◆ **Task requirements**
Could you output each line of the data that follows exactly?

◆ **Data excerpt**
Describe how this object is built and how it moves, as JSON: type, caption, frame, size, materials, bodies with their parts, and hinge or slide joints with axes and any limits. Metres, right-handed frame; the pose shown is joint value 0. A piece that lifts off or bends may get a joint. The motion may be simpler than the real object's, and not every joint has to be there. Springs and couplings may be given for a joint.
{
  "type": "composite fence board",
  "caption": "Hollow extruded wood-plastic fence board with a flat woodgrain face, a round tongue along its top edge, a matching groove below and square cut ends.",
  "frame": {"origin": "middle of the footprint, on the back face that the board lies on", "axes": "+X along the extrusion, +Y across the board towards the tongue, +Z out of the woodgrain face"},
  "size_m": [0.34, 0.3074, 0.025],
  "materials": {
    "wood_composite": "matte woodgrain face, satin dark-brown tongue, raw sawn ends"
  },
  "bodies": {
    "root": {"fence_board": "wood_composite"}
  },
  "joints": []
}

◆ **Solution to this problem**
Describe how this object is built and how it moves, as JSON: type, caption, frame, size, materials, bodies with their parts, and hinge or slide joints with axes and any limits. Metres, right-handed frame; the pose shown is joint value 0. A piece that lifts off or bends may get a joint. The motion may be simpler than the real object's, and not every joint has to be there. Springs and couplings may be given for a joint.
{
  "type": "composite fence board",
  "caption": "Hollow extruded wood-plastic fence board with a flat woodgrain face, a round tongue along its top edge, a matching groove below and square cut ends.",
  "frame": {"origin": "middle of the footprint, on the back face that the board lies on", "axes": "+X along the extrusion, +Y across the board towards the tongue, +Z out of the woodgrain face"},
  "size_m": [0.34, 0.3074, 0.025],
  "materials": {
    "wood_composite": "matte woodgrain face, satin dark-brown tongue, raw sawn ends"
  },
  "bodies": {
    "root": {"fence_board": "wood_composite"}
  },
  "joints": []
}